▸ Data lines:
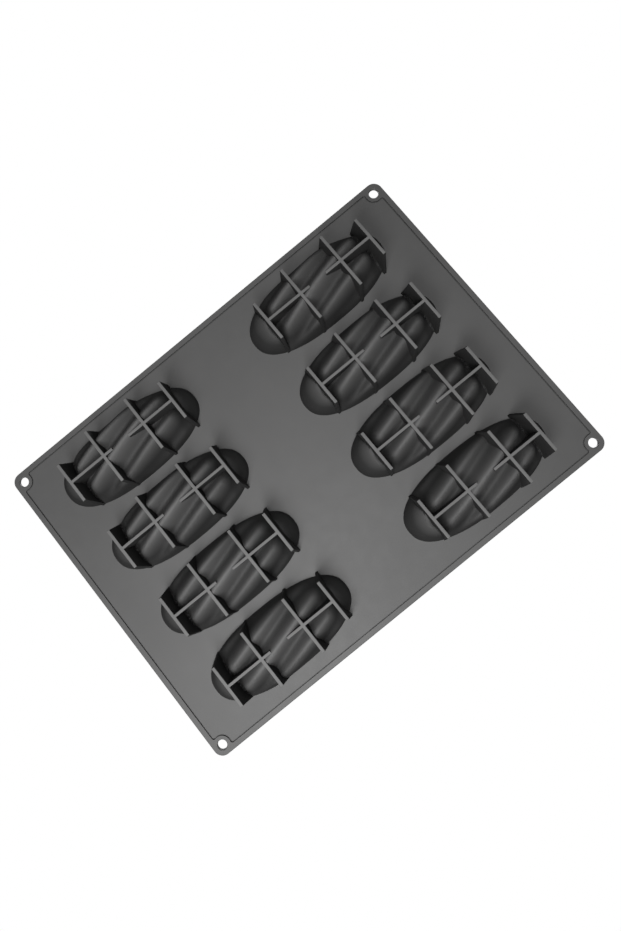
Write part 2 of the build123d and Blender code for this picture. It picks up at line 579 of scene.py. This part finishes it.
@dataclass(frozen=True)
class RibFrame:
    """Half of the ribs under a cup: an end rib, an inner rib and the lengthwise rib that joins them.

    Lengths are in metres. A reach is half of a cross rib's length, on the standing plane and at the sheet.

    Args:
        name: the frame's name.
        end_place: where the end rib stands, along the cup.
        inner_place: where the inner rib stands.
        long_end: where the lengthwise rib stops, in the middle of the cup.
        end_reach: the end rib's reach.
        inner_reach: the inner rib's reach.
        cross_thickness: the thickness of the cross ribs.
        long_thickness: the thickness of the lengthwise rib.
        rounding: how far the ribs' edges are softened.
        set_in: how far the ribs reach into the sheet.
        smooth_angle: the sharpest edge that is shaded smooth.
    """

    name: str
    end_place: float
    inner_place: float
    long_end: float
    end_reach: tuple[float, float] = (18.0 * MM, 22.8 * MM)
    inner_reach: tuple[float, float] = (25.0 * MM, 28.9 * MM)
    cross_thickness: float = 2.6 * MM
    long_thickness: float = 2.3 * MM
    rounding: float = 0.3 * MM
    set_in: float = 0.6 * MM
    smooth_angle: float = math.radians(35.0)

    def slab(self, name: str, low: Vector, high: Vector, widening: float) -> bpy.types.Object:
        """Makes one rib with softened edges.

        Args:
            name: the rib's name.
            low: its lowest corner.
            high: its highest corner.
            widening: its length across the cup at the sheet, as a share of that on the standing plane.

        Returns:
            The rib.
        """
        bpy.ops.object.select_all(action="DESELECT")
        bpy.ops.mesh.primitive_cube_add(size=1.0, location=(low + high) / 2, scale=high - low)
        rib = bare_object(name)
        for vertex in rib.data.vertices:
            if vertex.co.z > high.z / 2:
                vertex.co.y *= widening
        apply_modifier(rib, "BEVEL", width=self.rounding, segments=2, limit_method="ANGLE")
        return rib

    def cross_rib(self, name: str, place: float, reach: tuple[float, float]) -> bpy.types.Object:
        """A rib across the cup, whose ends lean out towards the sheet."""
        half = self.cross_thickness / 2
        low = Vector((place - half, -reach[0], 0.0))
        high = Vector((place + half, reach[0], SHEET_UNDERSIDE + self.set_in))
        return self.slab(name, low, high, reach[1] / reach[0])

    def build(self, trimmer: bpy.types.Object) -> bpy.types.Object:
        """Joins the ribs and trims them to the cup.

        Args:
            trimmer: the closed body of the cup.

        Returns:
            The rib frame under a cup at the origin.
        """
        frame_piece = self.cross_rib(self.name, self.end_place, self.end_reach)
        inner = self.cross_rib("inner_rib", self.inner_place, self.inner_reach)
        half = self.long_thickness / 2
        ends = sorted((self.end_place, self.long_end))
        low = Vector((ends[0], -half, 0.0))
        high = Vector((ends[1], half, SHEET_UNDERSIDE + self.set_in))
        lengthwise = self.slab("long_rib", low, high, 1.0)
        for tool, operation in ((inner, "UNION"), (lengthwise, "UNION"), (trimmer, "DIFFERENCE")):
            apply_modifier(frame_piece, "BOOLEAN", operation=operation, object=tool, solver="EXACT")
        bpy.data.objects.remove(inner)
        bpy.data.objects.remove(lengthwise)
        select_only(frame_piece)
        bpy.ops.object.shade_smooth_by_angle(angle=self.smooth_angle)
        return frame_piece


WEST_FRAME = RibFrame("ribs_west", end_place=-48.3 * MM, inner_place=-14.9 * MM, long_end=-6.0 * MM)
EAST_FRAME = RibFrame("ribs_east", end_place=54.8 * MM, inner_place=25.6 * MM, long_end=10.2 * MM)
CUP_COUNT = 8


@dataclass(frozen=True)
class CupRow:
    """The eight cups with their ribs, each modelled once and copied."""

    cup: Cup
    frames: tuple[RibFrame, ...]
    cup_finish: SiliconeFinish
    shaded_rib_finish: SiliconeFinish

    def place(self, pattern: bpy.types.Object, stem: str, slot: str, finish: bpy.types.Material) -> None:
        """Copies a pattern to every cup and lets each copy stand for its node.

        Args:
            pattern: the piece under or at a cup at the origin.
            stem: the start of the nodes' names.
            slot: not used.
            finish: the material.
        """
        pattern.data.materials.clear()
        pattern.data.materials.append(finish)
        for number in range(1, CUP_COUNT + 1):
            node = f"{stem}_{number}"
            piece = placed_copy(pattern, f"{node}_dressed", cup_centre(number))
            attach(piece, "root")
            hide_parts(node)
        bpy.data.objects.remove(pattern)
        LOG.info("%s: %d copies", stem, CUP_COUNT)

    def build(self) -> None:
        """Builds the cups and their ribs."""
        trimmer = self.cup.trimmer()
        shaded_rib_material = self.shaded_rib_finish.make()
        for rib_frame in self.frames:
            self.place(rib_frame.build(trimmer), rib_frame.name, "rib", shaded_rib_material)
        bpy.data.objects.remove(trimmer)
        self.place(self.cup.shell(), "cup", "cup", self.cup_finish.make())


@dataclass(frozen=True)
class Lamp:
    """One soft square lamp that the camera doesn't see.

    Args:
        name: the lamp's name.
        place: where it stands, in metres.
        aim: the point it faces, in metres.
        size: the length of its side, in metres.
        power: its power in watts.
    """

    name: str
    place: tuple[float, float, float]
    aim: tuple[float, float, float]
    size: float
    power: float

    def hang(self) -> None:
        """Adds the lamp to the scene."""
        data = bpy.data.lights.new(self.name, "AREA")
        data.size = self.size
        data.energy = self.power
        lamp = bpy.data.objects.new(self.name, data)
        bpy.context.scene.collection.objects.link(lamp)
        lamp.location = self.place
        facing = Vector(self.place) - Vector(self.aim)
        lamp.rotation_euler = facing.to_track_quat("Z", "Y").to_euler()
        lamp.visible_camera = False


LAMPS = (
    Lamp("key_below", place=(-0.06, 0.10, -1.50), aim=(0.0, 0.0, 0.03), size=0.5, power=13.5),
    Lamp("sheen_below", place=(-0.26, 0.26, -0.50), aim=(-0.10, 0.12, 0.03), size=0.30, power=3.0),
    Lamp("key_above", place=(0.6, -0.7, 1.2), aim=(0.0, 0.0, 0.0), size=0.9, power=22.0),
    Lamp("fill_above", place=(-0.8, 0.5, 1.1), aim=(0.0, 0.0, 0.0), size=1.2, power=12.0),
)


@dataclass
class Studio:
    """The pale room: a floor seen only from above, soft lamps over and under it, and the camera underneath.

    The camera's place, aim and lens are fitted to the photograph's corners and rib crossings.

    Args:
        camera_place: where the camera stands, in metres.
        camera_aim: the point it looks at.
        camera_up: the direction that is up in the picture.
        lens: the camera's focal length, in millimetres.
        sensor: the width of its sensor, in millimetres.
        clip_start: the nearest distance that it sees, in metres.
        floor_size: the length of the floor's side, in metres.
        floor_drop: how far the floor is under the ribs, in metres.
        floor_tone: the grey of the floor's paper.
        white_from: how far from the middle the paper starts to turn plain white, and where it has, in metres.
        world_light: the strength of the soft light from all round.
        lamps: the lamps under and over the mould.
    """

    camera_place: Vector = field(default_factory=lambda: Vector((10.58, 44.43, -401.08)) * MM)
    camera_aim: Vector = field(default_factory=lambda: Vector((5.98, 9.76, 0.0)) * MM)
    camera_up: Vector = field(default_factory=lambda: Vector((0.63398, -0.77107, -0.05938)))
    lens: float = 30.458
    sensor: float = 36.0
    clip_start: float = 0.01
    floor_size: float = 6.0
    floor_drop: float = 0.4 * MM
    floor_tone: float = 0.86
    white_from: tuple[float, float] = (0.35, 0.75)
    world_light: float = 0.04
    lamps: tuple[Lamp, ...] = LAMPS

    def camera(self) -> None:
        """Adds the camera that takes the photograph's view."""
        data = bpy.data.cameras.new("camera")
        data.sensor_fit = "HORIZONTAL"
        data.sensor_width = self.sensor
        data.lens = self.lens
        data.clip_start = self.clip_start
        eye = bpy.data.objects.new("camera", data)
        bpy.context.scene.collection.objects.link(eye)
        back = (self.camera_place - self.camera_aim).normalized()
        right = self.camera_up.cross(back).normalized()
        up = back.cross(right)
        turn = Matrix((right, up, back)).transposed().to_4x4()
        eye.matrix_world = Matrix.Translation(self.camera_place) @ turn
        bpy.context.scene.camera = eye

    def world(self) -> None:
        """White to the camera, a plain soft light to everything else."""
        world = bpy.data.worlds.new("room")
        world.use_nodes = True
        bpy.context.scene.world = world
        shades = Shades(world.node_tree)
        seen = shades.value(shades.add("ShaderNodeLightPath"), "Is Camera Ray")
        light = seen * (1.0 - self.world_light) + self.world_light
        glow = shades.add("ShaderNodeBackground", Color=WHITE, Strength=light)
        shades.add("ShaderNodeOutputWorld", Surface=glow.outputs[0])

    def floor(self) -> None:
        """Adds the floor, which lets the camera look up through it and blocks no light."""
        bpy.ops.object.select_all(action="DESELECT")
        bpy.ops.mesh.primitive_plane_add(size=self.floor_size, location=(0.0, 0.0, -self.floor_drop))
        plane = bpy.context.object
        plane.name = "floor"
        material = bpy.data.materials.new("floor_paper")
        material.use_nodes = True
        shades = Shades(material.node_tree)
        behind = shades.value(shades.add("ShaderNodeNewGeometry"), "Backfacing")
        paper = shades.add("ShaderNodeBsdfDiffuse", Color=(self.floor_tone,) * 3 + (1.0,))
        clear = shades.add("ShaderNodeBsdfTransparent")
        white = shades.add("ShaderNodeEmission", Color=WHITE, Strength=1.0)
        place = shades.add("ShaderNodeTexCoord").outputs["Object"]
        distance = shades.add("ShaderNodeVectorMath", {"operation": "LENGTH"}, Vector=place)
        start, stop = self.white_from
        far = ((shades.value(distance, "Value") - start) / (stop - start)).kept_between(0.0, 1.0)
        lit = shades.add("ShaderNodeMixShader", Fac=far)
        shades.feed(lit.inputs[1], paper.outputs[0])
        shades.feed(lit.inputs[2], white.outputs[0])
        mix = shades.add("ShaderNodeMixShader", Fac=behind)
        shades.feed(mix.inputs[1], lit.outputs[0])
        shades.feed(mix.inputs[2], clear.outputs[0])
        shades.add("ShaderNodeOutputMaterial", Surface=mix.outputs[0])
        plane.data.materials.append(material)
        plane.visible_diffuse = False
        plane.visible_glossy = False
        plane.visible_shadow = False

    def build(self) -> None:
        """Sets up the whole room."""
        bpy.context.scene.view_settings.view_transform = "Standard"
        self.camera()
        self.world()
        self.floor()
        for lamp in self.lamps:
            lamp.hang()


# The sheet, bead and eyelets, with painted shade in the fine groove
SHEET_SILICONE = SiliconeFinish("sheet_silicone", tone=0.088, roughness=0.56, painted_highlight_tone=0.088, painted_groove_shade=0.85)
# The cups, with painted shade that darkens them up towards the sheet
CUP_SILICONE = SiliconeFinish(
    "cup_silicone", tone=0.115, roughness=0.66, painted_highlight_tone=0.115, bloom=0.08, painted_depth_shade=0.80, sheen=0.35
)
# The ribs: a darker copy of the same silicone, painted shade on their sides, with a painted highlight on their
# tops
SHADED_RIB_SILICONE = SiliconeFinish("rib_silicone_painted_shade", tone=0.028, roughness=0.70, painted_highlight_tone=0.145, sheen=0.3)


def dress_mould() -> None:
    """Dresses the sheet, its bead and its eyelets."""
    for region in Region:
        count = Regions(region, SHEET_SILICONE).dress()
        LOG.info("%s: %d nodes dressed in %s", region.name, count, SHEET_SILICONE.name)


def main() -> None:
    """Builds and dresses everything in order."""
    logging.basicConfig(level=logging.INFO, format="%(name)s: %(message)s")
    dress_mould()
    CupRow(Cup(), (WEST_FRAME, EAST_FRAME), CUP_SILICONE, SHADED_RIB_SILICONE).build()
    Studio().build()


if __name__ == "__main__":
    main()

▸ Instructions for the task: Pick out the lines that have the word "picture". Copy them all.

▸ Solution to this exercise:
Write part 2 of the build123d and Blender code for this picture. It picks up at line 579 of scene.py. This part finishes it.
        camera_up: the direction that is up in the picture.